You should feel some changes right away, especially near doors, outlets, and the attic access. To measure progress more objectively:

  • On the next windy day, repeat your incense or paper test in the spots you sealed.
  • Pay attention to comfort; are certain rooms less drafty, are floors warmer, does the thermostat cycle less often.
  • Track thermostat settings; if you keep the house at the same temperature but feel more comfortable, you gained ground.

For a deeper check, pair this with a bill breakdown or energy use tracking tool. Enter your pre-work bills as a baseline, then compare the next season’s usage with weather adjustments later. The numbers will be noisy for small projects, but trends over time help shape your bigger upgrade plan.


Quick FAQ

Do I need a blower door test before air sealing weekend work?
It helps, but you can still fix obvious leaks without it. A blower door test before and after major sealing and insulation work is ideal. For a weekend project, your eyes, hands, and simple draft tests are enough to start.

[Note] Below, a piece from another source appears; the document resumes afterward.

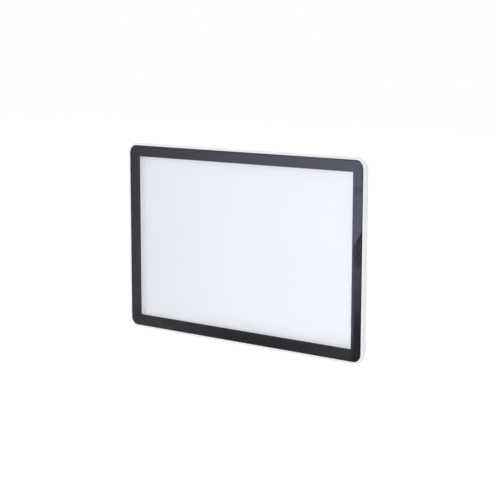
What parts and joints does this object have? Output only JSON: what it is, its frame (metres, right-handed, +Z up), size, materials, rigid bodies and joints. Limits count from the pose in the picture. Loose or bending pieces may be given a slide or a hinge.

Can I use spray foam everywhere I see a gap?
No. Use low expansion foam only where you can see and control it, away from flues, hot surfaces, and complex wiring. Around high temperature areas or where local code has clearances, use rated materials and leave difficult sections for pros.

Will this weekend save a big share of my bill on its own?
Likely not, and that’s fine. Think of this as stage one; you reduce glaring leaks, gain comfort, and learn your house. When you later plan bigger projects like full attic air sealing, dense pack, or new HVAC, those upgrades stack on top of the work you did here.

What should I do next after this checklist?
Use what you learned to update your home energy plan. If your attic hatch and rim joists were terrible, you now know a full shell and attic project belongs near the top of your upgrade list. If your basement and doors were in good shape but you still feel cold, that points more toward insulation depth, ductwork, or equipment.

You do not have to fix everything in one season. A focused weekend on air sealing moves your home in the right direction and puts real experience behind your next set of decisions.